Here's the quote, from ESPN:
"At this point my rivals, in terms of what I have left to accomplish in my career, (left the game) when Magic (Johnson) and Michael (Jordan) retired in '98," Bryant said, referring to the second of Jordan's three retirements that came after he won his sixth and final championship with the Chicago Bulls. "That's it. In terms of what I'm looking to accomplish, that's about it."
[…]
"I've outgrown them all, from A.I. (Allen Iverson) when I first came in to (Tracy) McGrady to Vince Carter and so forth and so on."
This is telling, even when you do the math in your head to determine that Bryant is judging Magic Johnson as a "rival" even though he retired for the NBA (save for a brief comeback in 1996) when Bryant was in eighth grade. Bryant is looking at Magic's five rings as a Los Angeles Laker, and Jordan's six overall championships, as he gauges his own legacy. And, stuck without a Larry Bird to his Magic or a litany of contemporaries as Jordan had (Isiah Thomas, Clyde Drexler, Patrick Ewing, Charles Barkley, Stockton/Malone, and we'll include Reggie Miller so he doesn't cry about it), you can kind of understand why.
Because, on a statistical level (playing on crummier teams) both Wade and LeBron James topped Bryant in terms of individual contributions several years ago.

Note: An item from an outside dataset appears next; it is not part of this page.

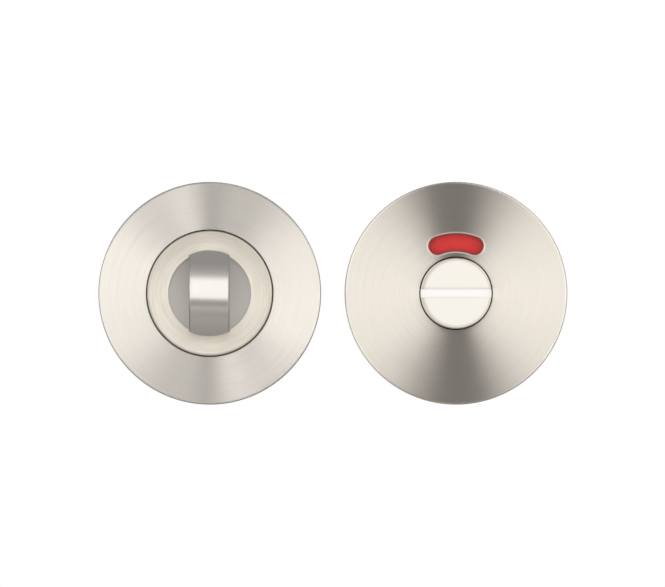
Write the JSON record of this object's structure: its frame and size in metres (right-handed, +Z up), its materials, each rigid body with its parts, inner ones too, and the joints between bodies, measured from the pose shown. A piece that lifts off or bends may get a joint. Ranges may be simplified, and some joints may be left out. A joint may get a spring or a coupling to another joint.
{
  "type": "bathroom turn and indicator release set",
  "caption": "Bathroom door lock furniture: a round rose with a crowned thumb turn grip, and a matching outside rose with a slotted coin release under a red and green indicator window.",
  "frame": {"origin": "where the thumb turn's axis meets the door's face, that is the plane of the roses' backs", "axes": "+X to the right seen from the front, from the turn half to the release half; +Y into the door, so both fronts face -Y; +Z up"},
  "size_m": [0.1095, 0.0772, 0.052],
  "materials": {
    "satin_rose": "satin stainless, circular brushing",
    "satin_knob": "satin stainless, turned ring and brushed grip",
    "satin_coin": "fine satin stainless",
    "cast_plate": "bare die-cast zinc, dull grey",
    "nylon": "natural nylon",
    "spring_steel": "dark spring steel",
    "zinc_plated": "bright zinc plated steel",
    "carrier_plastic": "black moulded plastic",
    "red_film": "red label film",
    "green_film": "green label film",
    "clear_lens": "clear plastic"
  },
  "bodies": {
    "roses": {"turn_rose_cover": "satin_rose", "turn_base_plate": "cast_plate", "turn_bush": "nylon", "turn_wave_washer": "spring_steel", "through_bolts": "zinc_plated", "turn_wood_screws": "zinc_plated", "release_rose_cover": "satin_rose", "release_base_plate": "cast_plate", "window_lens": "clear_lens", "release_bush": "nylon", "release_wave_washer": "spring_steel", "sleeve_nuts": "zinc_plated", "release_wood_screws": "zinc_plated"},
    "knob": {"thumb_turn": "satin_knob", "spindle": "zinc_plated", "spindle_pin": "zinc_plated", "turn_retaining_ring": "spring_steel"},
    "coin": {"coin_release": "satin_coin", "indicator_carrier": "carrier_plastic", "red_labels": "red_film", "green_labels": "green_film", "release_retaining_ring": "spring_steel"}
  },
  "joints": [
    {"name": "turn", "type": "hinge", "parent": "roses", "child": "knob", "pos_m": [0, 0, 0], "axis": [0, 1, 0], "range_deg": [-90, 90]},
    {"name": "release", "type": "hinge", "parent": "roses", "child": "coin", "pos_m": [0.0575, 0, 0], "axis": [0, 1, 0], "range_deg": [-90, 90]}
  ]
}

Their all-around work and efficiency outpaces Bryant's, even though Kobe worked longer in the playoffs than either of them save for 2005, 2006, 2007, and 2011. In terms of Wade, Bryant's seeming match at the off guard slot, he had this to say:
"He's too young," Bryant said. "He's too young. When I came into the league, he was in elementary school."
Which isn't exactly true. Wade is just three years younger than Kobe, who often forgets about the relative ages of his NBA contemporaries mainly because certain players came into the league long after him, after potentially going through four years of college.
In terms of a one-on-one rival? Bryant just never had one at his peak.
Iverson came closest, battling it out with Bryant in the 2001 NBA Finals; but Iverson's shot-happy ways made even the ultra-aggressive Bryant look tame by comparison, and his bad off-court habits relegated him to an afterthought as a player a few months after Bryant's Lakers topped Iverson's Nuggets in the 2009 Western Conference finals. Ray Allen has made more three-pointers than anyone in NBA history, but he never shared Kobe's all-around gifts. Tracy McGrady was actually outpacing Bryant about a decade ago, but injury issues dimmed his star. And Vince Carter? As soon as he gets up off the floor, you can take that up with him.
No, it's Bryant by himself. He's that odd combination of old school attitude with the oddity of coming into the league during the high school player boom between 1995 and 2005. He had a head start on a few of his would-be contemporaries as a result, and the good fortune of being traded to the NBA's most famous franchise (featuring a center, and eventually a coach, for the ages) made it so Bryant could rightfully compare his work to that of a player in Magic who entered the NBA 17 years before him.

And he's correct in pointing out that, for whatever reason, that Iverson/Carter/McGrady triptych failed him. Ray Allen played to the best of his abilities, but he just wasn't in Kobe's league.
Dwyane Wade? I'm not so sure about that, because Wade is clearly Bryant's equal at their best and when Wade is healthy, and not that much younger despite entering the NBA seven years after him. The problem is that there haven't been very many memorable duels between the two on a regular season stage, and unlike Bird and Magic (or Jordan and his many conquests) the two have never met in the playoffs.
That could change, of course, this year. The Lakers and Heat could meet in the Finals, because though Los Angeles hasn't distinguished itself so far this year, Bryant and his team are that good. And Wade and Kobe will meet up on Sunday, just a week after Wade busted Kobe's nose with an unnecessary and borderline-flagrant foul in the All-Star Game.
Dwyane Wade is "too young" to be Kobe's rival? That's for you to decide. Like we said earlier, there's probably a bit of pretense, and a whole lot of gamesmanship, in comments like these. And we love Kobe for that.
He's earned the right to that dismissive tone, and to attempt to shape his own legacy in his heroes' mold.